** begin **
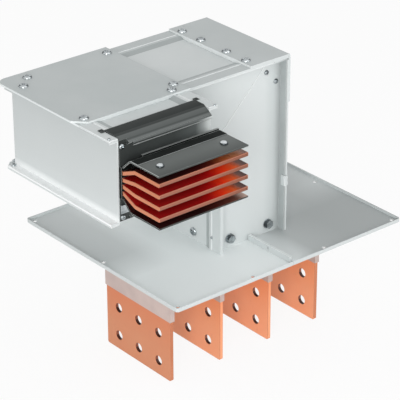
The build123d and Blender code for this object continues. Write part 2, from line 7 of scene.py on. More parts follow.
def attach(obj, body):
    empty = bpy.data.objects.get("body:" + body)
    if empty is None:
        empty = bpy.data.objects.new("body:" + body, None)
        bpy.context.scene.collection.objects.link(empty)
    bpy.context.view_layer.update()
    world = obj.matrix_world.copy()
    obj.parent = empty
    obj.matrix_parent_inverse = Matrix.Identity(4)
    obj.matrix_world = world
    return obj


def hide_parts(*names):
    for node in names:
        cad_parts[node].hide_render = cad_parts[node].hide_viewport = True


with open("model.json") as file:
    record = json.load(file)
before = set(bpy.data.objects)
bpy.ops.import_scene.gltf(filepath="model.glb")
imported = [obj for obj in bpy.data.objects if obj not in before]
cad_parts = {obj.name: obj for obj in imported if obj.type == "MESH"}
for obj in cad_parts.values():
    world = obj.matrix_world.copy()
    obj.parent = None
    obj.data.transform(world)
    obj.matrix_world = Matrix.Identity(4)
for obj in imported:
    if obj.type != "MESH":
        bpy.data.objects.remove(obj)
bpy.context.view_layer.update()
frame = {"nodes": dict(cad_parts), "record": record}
nodes = frame["nodes"]
print("frame loaded:", len(nodes), "nodes")

# camera, lamps and floor
studio = {
    "cameraPlace": (-1.84020, -2.19234, 1.47410),
    "cameraTurn": (63.355, 0.103, -39.643),      # degrees
    "lens": 183.47,
    "floorLevel": -0.1985,
    "sensor": 36,
    "clip": (0.05, 60),
    "world": 0.62,
    "floorSize": 24,
    "floorTone": (0.93, 0.93, 0.93, 1),
    "floorRough": 0.9,
    "floorGlow": 0.90,
    "white": (1, 1, 1, 1),
    "lamps": [
        # name, place, aims at, size, watts
        ("keyLamp", (0.9, -2.7, 0.6), (0.0, 0.0, 0.1), 1.5, 8),
        ("leftLamp", (-2.15, -2.05, 0.95), (0.0, 0.0, 0.0), 1.5, 46),
        ("topLamp", (0.6, -1.7, 2.3), (0.0, -0.1, 0.0), 1.4, 7),
    ],
}

cameraData = bpy.data.cameras.new("camera")
cameraData.lens = studio["lens"]
cameraData.sensor_width = studio["sensor"]
cameraData.clip_start, cameraData.clip_end = studio["clip"]
camera = bpy.data.objects.new("camera", cameraData)
camera.location = studio["cameraPlace"]
camera.rotation_euler = [math.radians(a) for a in studio["cameraTurn"]]
bpy.context.scene.collection.objects.link(camera)
bpy.context.scene.camera = camera

for name, place, target, size, watts in studio["lamps"]:
    lampData = bpy.data.lights.new(name, "AREA")
    lampData.shape = "DISK"
    lampData.size = size
    lampData.energy = watts
    lamp = bpy.data.objects.new(name, lampData)
    lamp.location = place
    lamp.rotation_euler = (Vector(target) - Vector(place)).to_track_quat("-Z", "Y").to_euler()
    bpy.context.scene.collection.objects.link(lamp)

bpy.context.scene.view_settings.view_transform = "Standard"
print("studio ready")


# shader maths
class Wire:
    # one socket of a material, with the arithmetic that adds Math nodes
    def __init__(self, recipe, socket):
        self.recipe = recipe
        self.socket = socket

    def combine(self, operation, first, second):
        return self.recipe.node("ShaderNodeMath", {"operation": operation}, {0: first, 1: second})

    def __add__(self, other):
        return self.combine("ADD", self, other)

    def __radd__(self, other):
        return self.combine("ADD", other, self)

    def __mul__(self, other):
        return self.combine("MULTIPLY", self, other)

    def __rmul__(self, other):
        return self.combine("MULTIPLY", other, self)

    def clamp(self):
        return self.recipe.node("ShaderNodeClamp", {}, {"Value": self})

    def part(self, name):
        # one component of a vector
        return self.recipe.node("ShaderNodeSeparateXYZ", {}, {"Vector": self}, "XYZ".index(name))


class Recipe:
    # a material being built on one Principled shader
    def __init__(self, name, **fixed):
        self.material = bpy.data.materials.new(name)
        self.material.use_nodes = True
        self.tree = self.material.node_tree
        self.shader = next(n for n in self.tree.nodes if n.type == "BSDF_PRINCIPLED")
        for key, value in fixed.items():
            self.shader.inputs[key.replace("_", " ")].default_value = value

    def feed(self, socket, value):
        if isinstance(value, Wire):
            self.tree.links.new(value.socket, socket)
        else:
            socket.default_value = value

    def node(self, kind, settings=None, inputs=None, output=0):
        made = self.tree.nodes.new(kind)
        for key, value in (settings or {}).items():
            if key == "stops":
                ramp = made.color_ramp
                for index, (position, colour) in enumerate(value):
                    if index < 2:
                        stop = ramp.elements[index]
                        stop.position = position
                    else:
                        stop = ramp.elements.new(position)
                    stop.color = (*colour, 1)
            else:
                setattr(made, key, value)
        for key, value in (inputs or {}).items():
            self.feed(made.inputs[key], value)
        return Wire(self, made.outputs[output])

    def coords(self, scale=(1, 1, 1)):
        # the fourth output of Texture Coordinate is Object
        place = self.node("ShaderNodeTexCoord", output=3)
        return self.node("ShaderNodeMapping", {}, {"Vector": place, "Scale": scale})

    def noise(self, scale, detail=3.0, rough=0.5, where=None):
        where = where or self.coords()
        return self.node("ShaderNodeTexNoise", {}, {
            "Vector": where, "Scale": scale, "Detail": detail, "Roughness": rough})

    def spread(self, value, low, high, outLow=0.0, outHigh=1.0):
        return self.node("ShaderNodeMapRange", {}, {
            "Value": value, "From Min": low, "From Max": high, "To Min": outLow, "To Max": outHigh})

    def blend(self, amount, first, second):
        made = self.tree.nodes.new("ShaderNodeMix")
        made.data_type = "RGBA"
        self.feed(made.inputs[0], amount)
        self.feed(made.inputs[6], first)
        self.feed(made.inputs[7], second)
        return Wire(self, made.outputs[2])

    def bump(self, height, strength, distance):
        return self.node("ShaderNodeBump", {}, {
            "Height": height, "Strength": strength, "Distance": distance})

    def finish(self, **sockets):
        for key, value in sockets.items():
            self.feed(self.shader.inputs[key.replace("_", " ")], value)
        return self.material


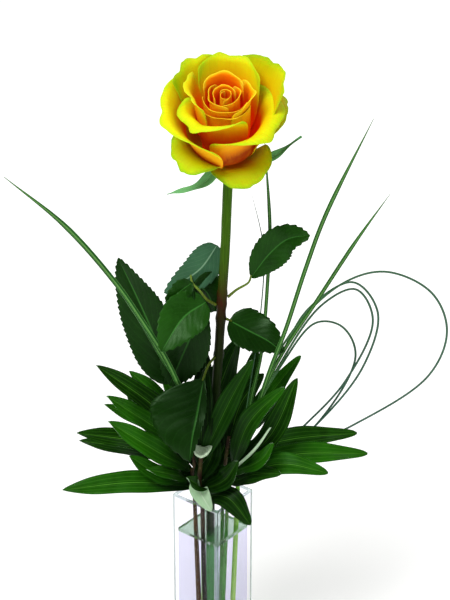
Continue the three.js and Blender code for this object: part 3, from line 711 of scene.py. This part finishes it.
** end **
From the opening line of the data above, please print each line as written up to and including the line that contains "obj.matrix_parent_inverse = Matrix.Identity(4)", and nothing more.

> _FULL RESPONSE_
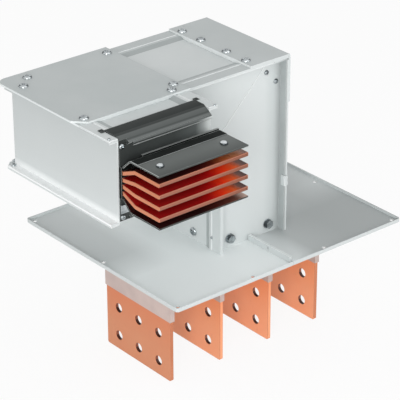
The build123d and Blender code for this object continues. Write part 2, from line 7 of scene.py on. More parts follow.
def attach(obj, body):
    empty = bpy.data.objects.get("body:" + body)
    if empty is None:
        empty = bpy.data.objects.new("body:" + body, None)
        bpy.context.scene.collection.objects.link(empty)
    bpy.context.view_layer.update()
    world = obj.matrix_world.copy()
    obj.parent = empty
    obj.matrix_parent_inverse = Matrix.Identity(4)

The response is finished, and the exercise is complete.